In 2007, Harris-Moore — at the time a minor — was convicted of three counts of residential burglary and was given three years confinement. He escaped from a group home in Renton in April 2008 when he was still a juvenile.
Most recently, Harris-Moore is blamed for a string of thefts in the Bahamas, after he allegedly crash-landed there in a plane stolen from an airfield in Indiana.
Police captured Harris-Moore on Harbor Island in the Bahamas after a brief, high-speed boat chase that involved gunfire. He was carrying a handgun and several news reports state that police shot out his boat motor. On July 13, he pleaded guilty to entering the Bahamas illegally and was deported to the U.S.
Gaylord said Harris-Moore will be held in Seattle until further notice.
"The federal system works very differently from the state system," he said. "They are able to hold him for a longer period of time without being charged."
The Whidbey News Times reports that Island County Prosecutor Greg Banks wants Harris-Moore sent to his county after federal charges against him are resolved.
“He has a lot to answer for in Island County,” Banks told county officials at a recent meeting. “I think we are really next in line.”

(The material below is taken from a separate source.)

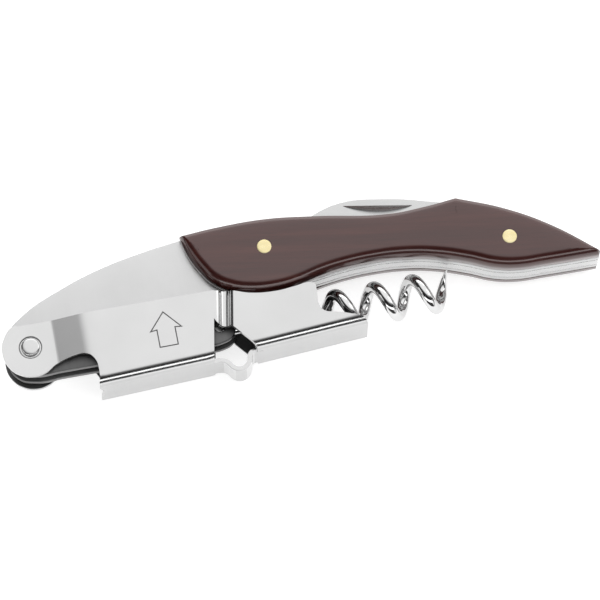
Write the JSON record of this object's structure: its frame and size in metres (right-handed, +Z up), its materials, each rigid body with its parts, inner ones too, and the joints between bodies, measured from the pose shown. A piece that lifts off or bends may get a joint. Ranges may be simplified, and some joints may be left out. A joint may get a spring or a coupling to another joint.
{
  "type": "waiters corkscrew",
  "caption": "Folding waiter's corkscrew: wood-scaled handle with a hinged wire worm, a foil blade and a stepped lever with a cap lifter.",
  "frame": {"origin": "middle of the bounding box in plan, on the surface that the corkscrew lies on", "axes": "+X runs along the handle from the lever pivot to the tail, +Y from the belly to the back of the handle, +Z up through its thickness from the far side to the near side"},
  "size_m": [0.1216, 0.032, 0.0138],
  "materials": {
    "steel": "satin brushed stainless steel sheet",
    "polished": "polished steel",
    "wood": "dark red-brown hardwood with a glossy lacquer",
    "brass": "polished brass"
  },
  "bodies": {
    "handle": {"near_liner": "steel", "far_liner": "steel", "near_scale": "wood", "far_scale": "wood", "front_spacer": "steel", "backspring": "steel", "front_scale_pin": "brass", "blade_pivot_pin": "brass", "spring_pin_front": "steel", "spring_pin_middle": "steel", "spring_pin_rear": "steel", "worm_pivot_pin": "steel", "lever_rivet": "polished", "lever_washer_near": "brass", "lever_washer_far": "brass", "blade_washer_near": "brass", "blade_washer_far": "brass"},
    "lever": {"lever": "steel"},
    "worm": {"worm": "polished"},
    "blade": {"blade": "polished"}
  },
  "joints": [
    {"name": "lever_hinge", "type": "hinge", "parent": "handle", "child": "lever", "pos_m": [-0.0551, -0.00359, 0.0069], "axis": [0, 0, -1], "range_deg": [0, 190]},
    {"name": "worm_hinge", "type": "hinge", "parent": "handle", "child": "worm", "pos_m": [-0.01715, -0.00598, 0.0069], "axis": [0, 0, -1], "range_deg": [0, 95]},
    {"name": "blade_hinge", "type": "hinge", "parent": "handle", "child": "blade", "pos_m": [0.04335, 0.00052, 0.0069], "axis": [0, 0, -1], "range_deg": [0, 145]}
  ],
  "couplings": [
    {"joint": "worm_hinge", "follows": "lever_hinge", "ratio": 0.5}
  ]
}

Harris-Moore is wanted on a $500,000 arrest warrant issued in that county, on 10 charges related to Camano Island burglaries, thefts, vandalism and a car chase. Banks said other charges are pending; Harris-Moore is considered a suspect in the theft of an assault rifle from a police car parked in front of a home on Camano Island.
Gaylord said that in addition to facing jail time, Harris-Moore will be required to pay restitution to his alleged victims and possibly their insurance companies.
"We will be attempting to determine what that amount is," Gaylord said. "Because there was damage to airplanes and boats, it requires statements and invoices on what it took to repair them."
Gaylord said federal authorities are working on recovering information from a laptop and cellphone that Harris-Moore tossed into the sea at the time of his arrest. Local investigators are "examining" the possibility of accomplices in San Juan County.
Gaylord wouldn't speculate on how much time Harris-Moore could potentially serve if convicted.
"Time that people serve depends on their cooperation and criminal history," he said. "But he has such a high offender score that it could mean some very serious time."
Gaylord isn't fazed by the prospect of a media circus if Harris-Moore is tried in San Juan County.
"I think there will be less of a media interest if we're the second or third jurisdiction that handles the case," he said. "We're prepared to move forward with a trial, but we will also seek to resolve it efficiently."